Dopo qualche anno vissuto all’addiaccio
nella capitale, viene notato da un’insegnate di teatro che gli consiglia
d’iscriversi a una scuola di arte drammatica. Ma il primo impatto con il teatro
tradizionale è piuttosto traumatico.
“Non ero abituato a rispettare le regole e
i tempi del palcoscenico. In strada l’unico obiettivo era catturarne
l’attenzione del pubblico più a lungo possibile”.
Studiare, però, non è mai stato un
problema. Conclusa l’accademia Eutheca di Roma s’iscrive al Centro sperimentale
di cinematografia e comincia a fare la gavetta sui set di piccoli film
indipendenti. Fino a quando arriva il provino per il vero debutto sul grande
schermo con La buca, pellicola firmata da Daniele Ciprì in uscita quest’anno.

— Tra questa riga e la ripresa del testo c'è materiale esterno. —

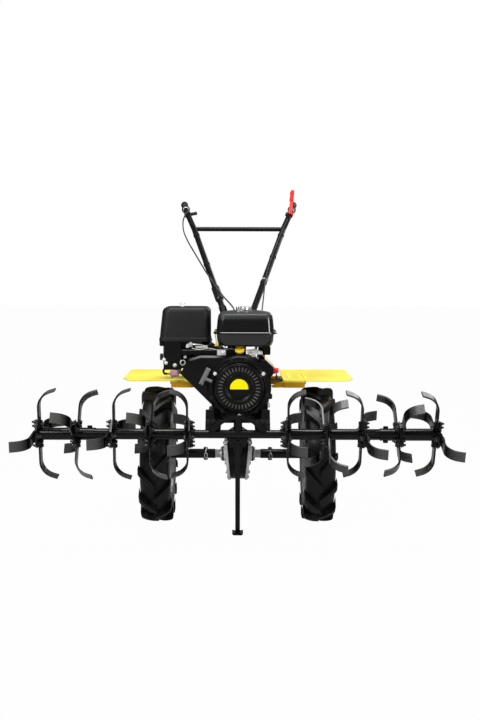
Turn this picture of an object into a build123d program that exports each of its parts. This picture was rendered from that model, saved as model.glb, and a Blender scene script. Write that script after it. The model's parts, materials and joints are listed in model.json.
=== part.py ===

Nel frattempo continua anche a lavorare in
teatro e vince un premio per l’interpretazione di un monologo tratto dal libro
di Baricco, Novecento. Durante una replica della rappresentazione, fra il
pubblico Curia scorge il padre muratore, venuto senza dir nulla dalla Calabria
per vederlo recitare.
“Alla fine piangeva. Mi ha confessato che
vedermi realizzare il mio sogno gli ha dato una gioia immensa. E’ bastato
questo per ripagarmi di tutti i sacrifici fatti in passato”.